Consider the mobile-phone revolution in this country: can anyone argue that it was a bad thing? It has placed an essential communication tool in the hands of over 2.5 million Kenyans to date. It has connected to the world villages that had never dreamed of such a thing. It has given the landline monopolist a much-needed kick in the pants. And it has provided employment not just directly, but to the tens of thousands who sell handsets, connections and scratch cards, and run booths and kiosks.
Growth can be a great ‘pull-up’ strategy for the poor of this country – we need not stay entranced by ‘trickle-down’ and offer the poor mere crumbs. But ‘pull-up’ has certain pre-requisites: it suggests that we encourage the types of enterprises that employ large numbers of low-skilled people; it advocates that we give rural people innovative access to funding; it requires roads and power connections where the poor live; and it demands a stable macroeconomic framework.

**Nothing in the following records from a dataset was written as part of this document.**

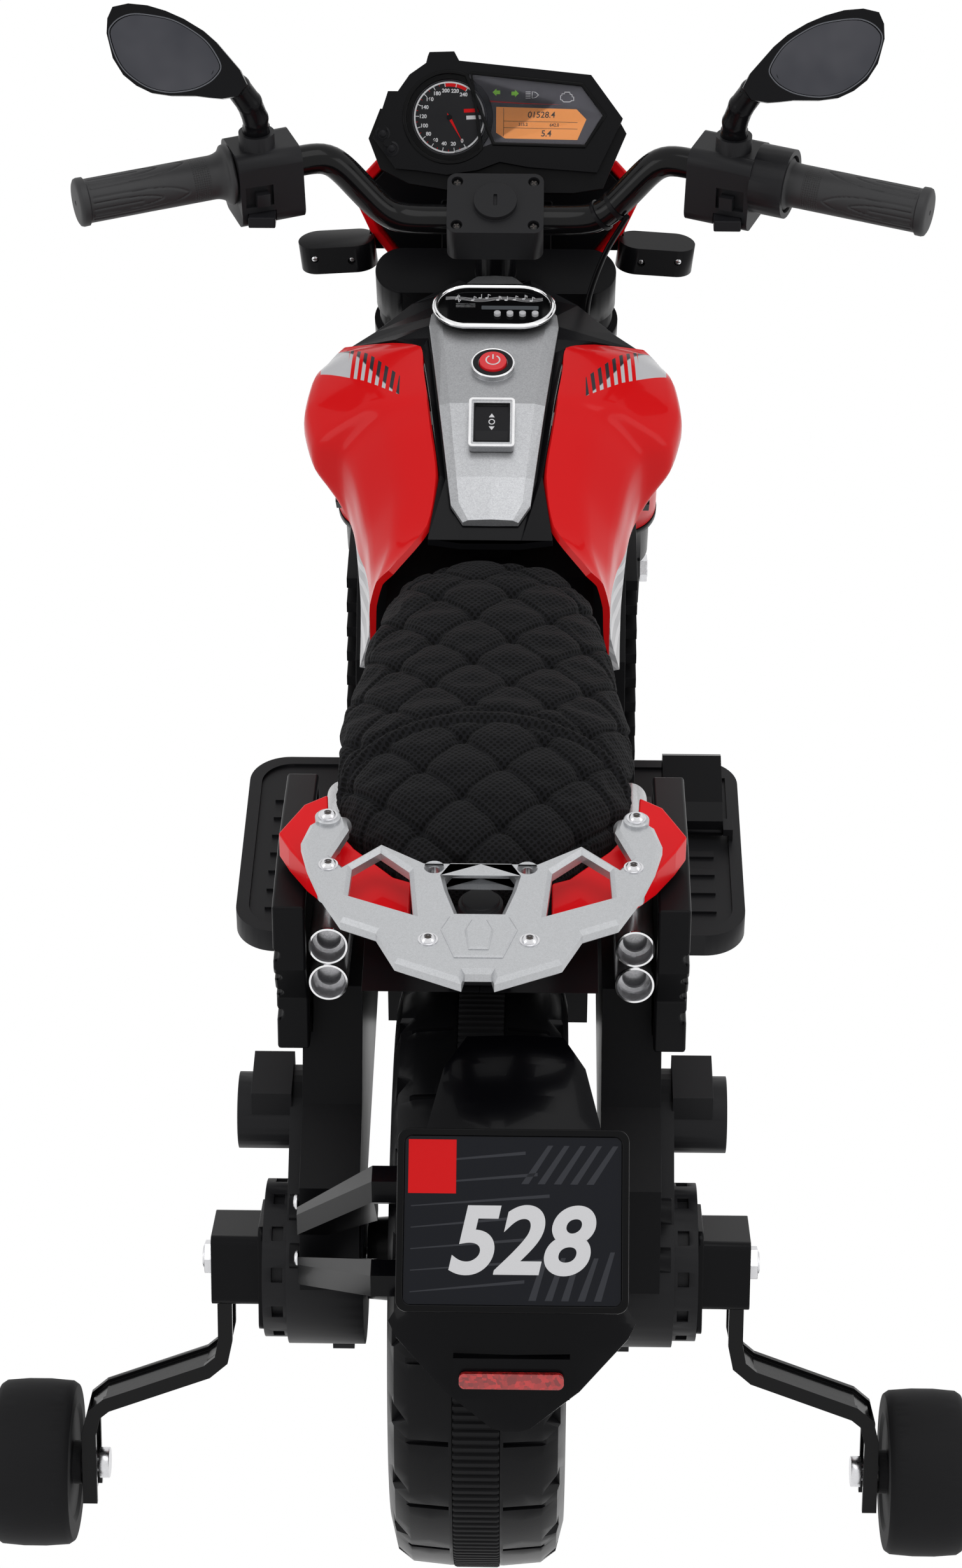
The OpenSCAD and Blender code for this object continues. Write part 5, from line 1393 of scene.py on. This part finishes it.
# %% [markdown]
# ## The painted tank
# The frame's tank is made of flat facets, while the real one is a smooth blow moulding with a crease
# along its shoulder. The frame's rows are read only to count them, and a smooth line is drawn through rows listed in a
# table.
# Across the tank the surface is rounded too, but the shoulder keeps a tight bend.

# %% Tank skins
TANK_THICK = 4.0


def tank_rows(name):
    """The rows of the frame's panel, as (d, outer points from the spine down)."""
    rows = {}
    for v in node[name].data.vertices:
        d = round((v.co.y - AXLE.y) / MM, 1)
        rows.setdefault(d, set()).add((round(abs(v.co.x) / MM, 2), round(v.co.z / MM, 2)))
    return {d: sorted(points) for d, points in sorted(rows.items())}


print("rows in the frame", len(tank_rows("tank_right")), "points in each",
      {len(p) for p in tank_rows("tank_right").values()})

TANK = [
    (300, [(58, 419), (65, 411), (69, 395), (70, 374), (75.5, 352)]),
    (325, [(36.5, 434), (56, 424), (69, 402), (71, 378), (76, 356)]),
    (351, [(32, 452), (54, 441), (72, 414), (74, 388), (77, 366)]),
    (378, [(36, 469), (59, 459), (80, 434), (81, 406), (80.5, 386)]),
    (394, [(38, 475), (66, 464), (88, 440), (89, 416), (84, 390)]),
    (402, [(38.5, 477.5), (72, 469), (103, 444), (105, 424), (93, 405)]),
    (422, [(41, 481.5), (76, 474), (109, 455), (112, 436), (101, 413)]),
    (443, [(43, 484.5), (78, 478), (106, 463), (111, 440), (101, 412)]),
    (456, [(60, 479.5), (84, 474), (102, 462), (108, 442), (100, 414)]),
    (468, [(89, 469.5), (94, 465), (101, 456), (105, 442), (98, 418)]),
    (484, [(89, 459), (93, 455), (97, 449), (99, 440), (94, 425)]),
]


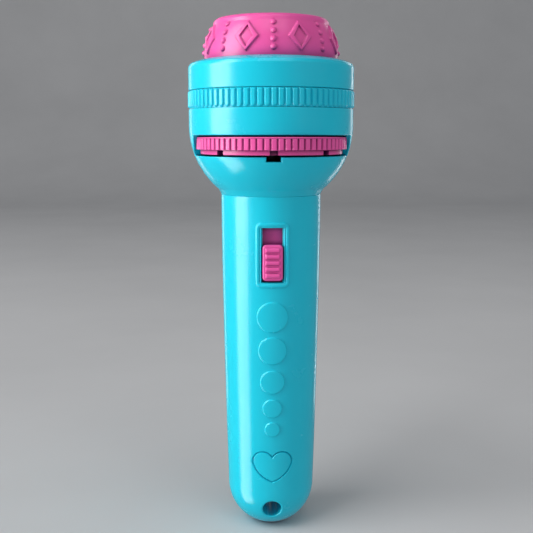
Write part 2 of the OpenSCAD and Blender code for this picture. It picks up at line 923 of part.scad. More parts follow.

All of that asks for just one small thing: that we have an administration that possesses the merest iota of competence. As things stand, we have a government that appears unable to run a tendering process for a second national telecommunications operator. Call me a simpleton, but just how hard is it to evaluate a tender? We also have leaders who have not the vaguest clue on how to handle a hostage situation. How hard is it to check your facts before rushing to call press conferences to make premature exclamations on issues that are under intense international scrutiny?
Very, very hard, apparently. The telecommunications tender fiasco and the Iraq hostages debacle have confirmed our ineptitude to a sniggering and sceptical world. Again, our dignity is laid bare. Again, our ability to grow is retarded. With not an apology in sight.